Furthermore, for a variety of reasons, there are manifold differences between the estates, and these prevent Germany from appearing even as an ordered confederation of states. The estates have diverse forms of government that are difficult to reconcile; free states mix with monarchies. The affluence of cities that have grown rich through trade arouses the princes’ envy, especially since this wealth has partially flowed into the cities from their territories, and since there is no denying that some cities, like parasites, have grown large by draining the surrounding principalities of their resources. The nobles despise the burghers who are often no less proud of their money than the nobles are of their forebears or impoverished estates. Some princes consider the cities a reproach, as it were, against their rule, and they find that their subjects endure their status more reluctantly because of the example of neighboring liberty. Thus, envy, contempt, suspicion, and hidden intrigues arise everywhere. This prevails even more intensely and obviously between the bishops and those cities where their cathedrals are located. Even at the Imperial Diet, the princes display their aversion toward the college of cities; the emperor, by contrast, is well disposed toward the cities because he has greater influence on them than on the other estates.

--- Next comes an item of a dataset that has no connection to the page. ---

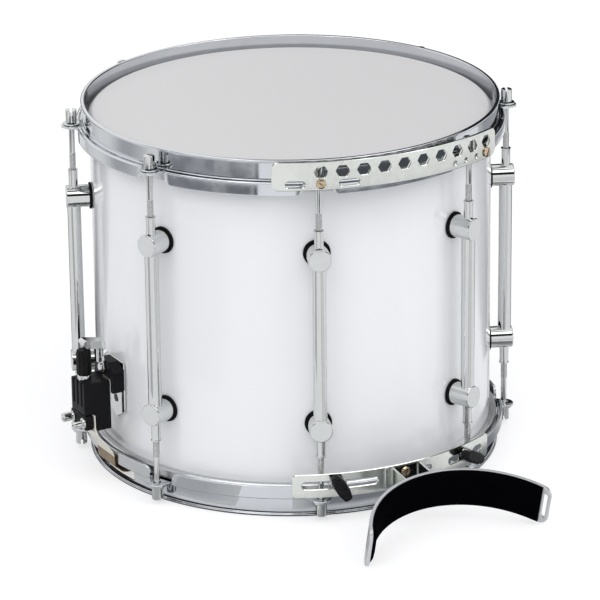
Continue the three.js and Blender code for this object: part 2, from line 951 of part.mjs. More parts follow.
// Butt block: the fixed end of the snares, on the far side of the shell
function buttBody() {
  const low = floor + buttLow;
  const top = floor + buttTop;
  const flange = backFace + buttFoot;
  const foot = roundedShape(-buttHalf, buttHalf, low, top, buttFoot);
  const blockTop = buttMiddle + clampHeight;
  const block = box([-buttHalf, buttHalf], [-buttFace, -backFace], [low + buttFoot, blockTop]);
  const bores = keyHoles(keyHole, buttFace - keyDepth - seat, buttFace + overrun, buttMiddle);
  return cut(join(outwardPrism(foot, backFace, flange, 1), block), ...bores);
}

// Middle of the leg rest's curve before it droops, and its hinge axis
const restCentreY = -(restApex + restRadius);
const pivotY = -(stripRadius + pivotReach);
const pivotZ = slotRow + pivotRise;
const restLow = pivotZ - restDrop;
const restTop = restLow + restHeight;
const armIn = tabInner + tabWall + armGap;
const armOut = armIn + armWall;

// Turned down about the hinge axis until the tips are just off the floor
function drooped(body) {
  const back = new THREE.Matrix4().makeTranslation(0, -pivotY, -pivotZ);
  const turn = new THREE.Matrix4().makeRotationX(rad(restDroopAngle));
  const place = new THREE.Matrix4().makeTranslation(0, pivotY, pivotZ);
  return body.transform(place.multiply(turn).multiply(back).elements);
}

// A slice of the leg rest's curve: hollow side away from the drum
function restBand(inner, outer, halfAngle, low, high) {
  const band = arcBand(inner, outer, 180 - halfAngle, 180 + halfAngle, restSteps, low, high);
  const place = new THREE.Matrix4().makeTranslation(restCentreX, restCentreY, 0);
  return band.transform(place.elements);
}

// Round plate lug in the [y, z] plane that reaches from a root to an eye
function eyeShape(rootY, rootHalf, eyeRadius) {
  const towards = Math.sign(pivotY - rootY);
  const shape = new THREE.Shape();
  shape.moveTo(rootY, pivotZ - rootHalf);
  shape.lineTo(pivotY, pivotZ - eyeRadius);
  shape.absarc(pivotY, pivotZ, eyeRadius, -Math.PI / 2, Math.PI / 2, towards < 0);
  shape.lineTo(rootY, pivotZ + rootHalf);
  return shape;
}

// An outline turned about the hinge axis
function alongBolt(outline) {
  const place = new THREE.Matrix4().makeTranslation(restCentreX, pivotY, pivotZ);
  return lathed(outline, tubeSides).transform(place.multiply(alongX).elements);
}

// A pair of upright plates, one to each side of the middle of the hinge
function hingePair(shape, near, far) {
  return [
    [-far, -near],
    [near, far],
  ].map(([from, to]) => sidePrism(shape, restCentreX + from, restCentreX + to));
}

// Leg rest plate with a belt slot near each end and two tabs for the hinge bolt
function restPlateBody() {
  const blank = restBand(restRadius - restWall, restRadius, restHalfAngle, restLow, restTop);
  const end = restCentreY + restRadius * Math.cos(rad(restHalfAngle));
  const far = -stripRadius;
  const keep = roundedShape(end, far, restLow, restTop, restCorner);
  const reach = restRadius + Math.abs(restCentreX) + overrun;
  const rounded = blank.intersect(sidePrism(keep, -reach, reach, 2));
  const middle = (restLow + restTop) / 2;
  const slotShape = roundedShape(
    end + restSlotInset,
    end + restSlotInset + restSlotWidth,
    middle - restSlotHeight / 2,
    middle + restSlotHeight / 2,
    restSlotWidth / 2,
  );
  const slots = sidePrism(slotShape, -reach, reach, 2);
  const root = -(restApex + restWall);
  const tabs = hingePair(eyeShape(root, tabRootHalf, tabEye), tabInner, tabInner + tabWall);
  const inside = restBand(restRadius / 2, restRadius - restWall, restHalfAngle, restLow, restTop);
  const hole = alongBolt(rod2d(boltHole, -armIn, armIn));
  return drooped(cut(join(cut(rounded, slots), ...tabs), hole, inside));
}

// Pad on the hollow side of the leg rest, thicker along its middle
function restPadBody() {
  const outer = restRadius - restWall - seat;
  const inner = outer - padThickness;
  const inset = restHeight / 6;
  const ring = lathed(
    [
      [outer, restLow],
      [outer, restTop],
      [inner + padCrown, restTop],
      [inner, restTop - inset],
      [inner, restLow + inset],
      [inner + padCrown, restLow],
    ],
    ringSides,
  );
  const place = new THREE.Matrix4().makeTranslation(restCentreX, restCentreY, 0);
  const moved = ring.transform(place.elements);
  const wedge = restBand(inner / 2, outer + overrun, padHalfAngle, restLow - overrun, restTop + overrun);
  return drooped(moved.intersect(wedge));
}

// Bracket strip with its slots and the two arms that hold the hinge bolt
function restBracketBody() {
  const low = slotRow - stripDrop;
  const high = low + stripHeight;
  const inner = stripRadius - stripWall;
  const band = arcBand(inner, stripRadius, stripStartAngle, stripEndAngle, stripSteps, low, high);
  const slots = [
    [longSlotStartAngle, longSlotEndAngle, stripSlotHalf],
    [middleSlotStartAngle, middleSlotEndAngle, middleSlotHalf],
    [windowStartAngle, windowEndAngle, stripSlotHalf],
    [shortSlotStartAngle, shortSlotEndAngle, stripSlotHalf],
  ].map(([start, end, half]) =>
    slotTool(inner - overrun, stripRadius + overrun, start, end, half),
  );
  const corners = bandCorners(stripRadius, stripStartAngle, stripEndAngle, low, high, stripCorner);
  const root = -(inner + stripWall / 2);
  const arms = hingePair(eyeShape(root, armRootHalf, armEye), armIn, armOut);
  const inside = arcBand(
    inner / 2,
    inner,
    stripStartAngle,
    stripEndAngle,
    stripSteps,
    low - overrun,
    high + overrun,
  );
  const hole = alongBolt(rod2d(boltHole, -armOut - overrun, armOut + overrun));
  return cut(join(cut(band, ...slots, ...corners), ...arms), hole, inside);
}

// A curved slot cutter with square ends
function slotTool(inner, outer, start, end, half) {
  const steps = Math.max(2, Math.round((end - start) / slotStepAngle));
  return arcBand(inner, outer, start, end, steps, slotRow - half, slotRow + half);
}
const slotStepAngle = 5;

// Hinge bolt with a head at each end
function pivotBoltBody() {
  const outline = [
    [0, -armOut - seat - boltHeadWall],
    [boltHeadRadius, -armOut - seat - boltHeadWall],
    [boltHeadRadius, -armOut - seat],
    [boltRadius, -armOut - seat],
    [boltRadius, armOut + seat],
    [boltHeadRadius, armOut + seat],
    [boltHeadRadius, armOut + seat + boltHeadWall],
    [0, armOut + seat + boltHeadWall],
  ];
  return alongBolt(outline);
}

// Clamp hooked over the edge of the snare hoop's skirt, behind the strip
function hookBody() {
  const outer = stripRadius - stripWall - 2 * seat;
  const throatOut = skirtRadius + 2 * seat;
  const throatIn = skirtRadius - hoopWall - 2 * seat;
  const lipIn = throatIn - hookWall;
  const shape = shapeOf([
    [-outer, skirtTop - hookLap],
    [-throatOut, skirtTop - hookLap],
    [-throatOut, skirtTop + 2 * seat],
    [-throatIn, skirtTop + 2 * seat],
    [-throatIn, skirtTop - hookLipDrop],
    [-lipIn, skirtTop - hookLipDrop],
    [-lipIn, skirtTop + hookWall],
    [-throatOut - hookWall, skirtTop + 2 * hookWall],
    [-throatOut - hookWall, slotRow + hookRise],
    [-outer, slotRow + hookRise],
  ]);
  const body = sidePrism(shape, -hookHalf, hookHalf);
  const bore = radial(rod2d(wingHole, throatOut + hookWall / 2, outer + overrun), rodSides);
  const place = new THREE.Matrix4().makeTranslation(0, 0, slotRow);
  return cut(body, bore.transform(place.elements));
}

// Wing screw: a long black grip on a chrome shank, turned by its own angle
function wingScrewBody(turn) {
  const end = stripRadius - stripWall - wingReach + hookWall;
  const boss = stripRadius + 2 * seat;
  const gripLow = boss + wingBossHeight;
  const outline = [
    [0, end],
    [wingShank, end],
    [wingShank, boss],
    [wingBoss, boss],
    [wingBoss, gripLow + overrun],
    [0, gripLow + overrun],
  ];
  const shape = roundedShape(
    -wingHalfLength,
    wingHalfLength,
    -wingHalfWidth,
    wingHalfWidth,
    wingHalfWidth * 0.8,
  );
  const grip = outwardPrism(shape, gripLow, gripLow + wingThickness);
  const spin = new THREE.Matrix4().makeRotationY(rad(turn));
  const place = new THREE.Matrix4().makeTranslation(0, 0, slotRow);
  return join(radial(outline, tubeSides), grip).transform(place.multiply(spin).elements);
}

// Materials
const finish = (color, roughness, metalness) =>
  new THREE.MeshStandardMaterial({ color, roughness, metalness });
const chrome = () => finish(0xd8dadc, 0.12, 1);
const white = () => finish(0xf1f2f5, 0.15, 0);
const filmWhite = () => finish(0xe9e7e1, 0.45, 0);
const aluminium = () => finish(0xc4c6c8, 0.4, 1);
const black = () => finish(0x15161a, 0.5, 0);
const foam = () => finish(0x050506, 0.95, 0);
const brassy = () => finish(0xc9b489, 0.3, 1);
const clear = () => finish(0xe6e2d2, 0.3, 0);
const gut = () => finish(0xb69a72, 0.6, 0);
const rubber = () => finish(0x101010, 0.8, 0);

// The drum as a scene graph, drawn about the middle of the shell
const drum = new THREE.Group();
drum.position.z = -headTop;

function add(name, body, material, parent = drum) {
  const mesh = new THREE.Mesh(geometryOf(body), material);
  mesh.name = name;
  parent.add(mesh);
  return mesh;
}

function arm(degrees, parent = drum) {
  const group = new THREE.Group();
  group.rotation.z = rad(degrees);
  parent.add(group);
  return group;
}

const lower = new THREE.Group();
lower.rotation.x = Math.PI;
drum.add(lower);

add("shell", shellBody(), white());
add("vent_grommet", grommetBody(), chrome());
add("batter_head", headBody(), filmWhite());
add("snare_head", headBody(), filmWhite(), lower);
add("batter_flesh_hoop", fleshHoopBody(), aluminium());
add("snare_flesh_hoop", fleshHoopBody(), aluminium(), lower);
add("batter_hoop", hoopBody(false), chrome());
add("snare_hoop", hoopBody(true), chrome(), lower);

const lug = lugBody();
const plainRod = rodBody(0);
const liftedRod = rodBody(bracketWall + seat);
lugAngles.forEach((angle, i) => {
  const lifted = carrierAngles.includes(angle);
  const spoke = arm(angle);
  add(`lug_${i + 1}`, lug, chrome(), spoke);
  const batterRod = add(`batter_rod_${i + 1}`, lifted ? liftedRod : plainRod, chrome(), spoke);
  batterRod.position.y = -rodCircle;
  const snareRod = add(`snare_rod_${i + 1}`, plainRod, chrome(), spoke);
  snareRod.position.y = -rodCircle;
  snareRod.rotation.x = Math.PI;
});

add("carrier_plate", carrierPlateBody(), chrome());
["left", "right"].forEach((side, i) => {
  const spoke = arm(carrierAngles[i]);
  add(`carrier_bracket_${side}`, carrierBracketBody(), chrome(), spoke);
  add(`carrier_screw_${side}`, carrierScrewBody(), brassy(), spoke);
});

const strainer = arm(-90);
add("strainer_backplate", backplateBody(), chrome(), strainer);
add("strainer_base", strainerBaseBody(), black(), strainer);
add("throw_off_lever", leverBody(), chrome(), strainer);
add("strainer_slider", sliderBody(), black(), strainer);
add("tension_knob", knobBody(), black(), strainer);
add("strainer_clamp", clampBody(strainerSeat, clampMiddle, clampBlockWall), black(), strainer);
add("strainer_strap", outwardStrap(strainerSeat, clampMiddle), clear(), strainer);

const butt = arm(90);
add("butt_plate", buttBody(), chrome(), butt);
add("butt_clamp", clampBody(buttFace, buttMiddle, clampPlateWall), chrome(), butt);
add("butt_strap", outwardStrap(buttFace, buttMiddle), clear(), butt);
for (const [name, place] of [
  ["left", -keyPlaceHalf],
  ["right", keyPlaceHalf],
]) {
  const strainerScrew = keyScrewBody(strainerSeat, clampMiddle, clampBlockWall, place);
  const buttScrew = keyScrewBody(buttFace, buttMiddle, clampPlateWall, place);
  add(`strainer_screw_${name}`, strainerScrew, chrome(), strainer);
  add(`butt_screw_${name}`, buttScrew, chrome(), butt);
}
add("snare_wires", snareBody(), gut());

add("leg_rest_plate", restPlateBody(), aluminium());
add("leg_rest_pad", restPadBody(), foam());
add("leg_rest_bracket", restBracketBody(), chrome());
add("leg_rest_bolt", pivotBoltBody(), chrome());
[
  ["left", -clampAngle, leftWingAngle],
  ["right", clampAngle, rightWingAngle],
].forEach(([side, angle, turn]) => {
  const spoke = arm(angle);
  add(`bracket_hook_${side}`, hookBody(), chrome(), spoke);
  add(`wing_screw_${side}`, wingScrewBody(turn), rubber(), spoke);
});

const part = new THREE.Group();
part.add(drum);
export default part;
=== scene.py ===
from math import asin, atan2, cos, pi, radians, sin, sqrt, tan

import bmesh
import bpy
from mathutils import Matrix, Vector
from mathutils.geometry import delaunay_2d_cdt


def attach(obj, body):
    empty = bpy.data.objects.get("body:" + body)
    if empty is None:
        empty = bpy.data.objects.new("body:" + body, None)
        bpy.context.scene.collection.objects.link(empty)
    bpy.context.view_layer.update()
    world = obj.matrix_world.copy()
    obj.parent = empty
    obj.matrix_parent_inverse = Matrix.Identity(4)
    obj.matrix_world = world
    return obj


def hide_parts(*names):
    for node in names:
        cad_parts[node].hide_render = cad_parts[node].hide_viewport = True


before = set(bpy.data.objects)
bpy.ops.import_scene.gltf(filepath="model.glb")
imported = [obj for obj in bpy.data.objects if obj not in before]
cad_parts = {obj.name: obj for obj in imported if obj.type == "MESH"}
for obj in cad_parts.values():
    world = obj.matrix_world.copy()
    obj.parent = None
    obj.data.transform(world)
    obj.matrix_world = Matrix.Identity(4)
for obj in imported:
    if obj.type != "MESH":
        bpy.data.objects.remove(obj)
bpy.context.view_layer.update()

# Lengths are millimetres, heights are above the floor, angles run from the front towards +X
MM = 0.001
HEAD_TOP = 316.0
RIM = 325.6
MIDDLE = RIM / 2
SECTOR = 45
LUGS = [(i - 2.5) * SECTOR for i in range(8)]
STRAINER = -90
BUTT = 90
VENT = 180
FACETS = 288

# Shell, hoops, rods and lugs
SHELL_R = 178
SHELL_WALL = 6
SHELL_LOW = 10.4
SHELL_HIGH = 315.2
ON_SHELL = 178.3
VENT_R = 6
HOOP_R = 181.5
HOOP_WALL = 2.3
LIP_R = 185.3
SHELF_TOP = 307.5
SHELF_UNDER = 305.2
SKIRT_R = 190
SKIRT_LOW = 295.4
EAR_GAP = 12.4
GATE_HALF = 33
ROD_CIRCLE = 193.9
ROD_HOLE = 3.3
ROD_R = 2.6
THREAD_R = 2.85
THREAD_ROOT = 2.5
THREAD_PITCH = 1.1
EAR_R = 9
EAR_HALF = 12.6
TUBE_R = 6
POST_R = 10
POST_FRONT = 200.9
POST_HEIGHTS = (85, 240.6)

# Carrier plate and the leg rest's strip
PLATE_R = 212
PLATE_WALL = 2.3
PLATE_LOW = 307.6
PLATE_HIGH = 332.6
PLATE_SCREWS = 22.5
PLATE_SCREW_ROW = PLATE_LOW + 5.9
HEX_PITCH = 5
STRIP_R = 204
STRIP_WALL = 2.3
SLOT_ROW = 36.5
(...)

However, the ecclesiastical and secular princes are not well disposed toward each other either. Among the princely class, the clergy ranks higher on account of the sanctity of their office, and because undoubtedly God’s spirit pours more richly onto bald heads than unshorn ones. For that reason, during the barbarian Middle Ages the clergy enjoyed the highest standing in the state. To the secular princes, though, it is vexing to have to see how suddenly the clergymen, usually coming from the lower nobility, receive equal or higher offices, and how they invoke the grace of God, especially since they are not able to pass their offices on and their families will remain in their previous stations. However, many bishops, following the example set by the Holy Father, also provide generously for their relatives by means of ecclesiastical benefices and donations. On the other hand, ecclesiastical princes also have legitimate reasons to be angry with secular ones because the latter force them to tighten their paunches; more on this topic below.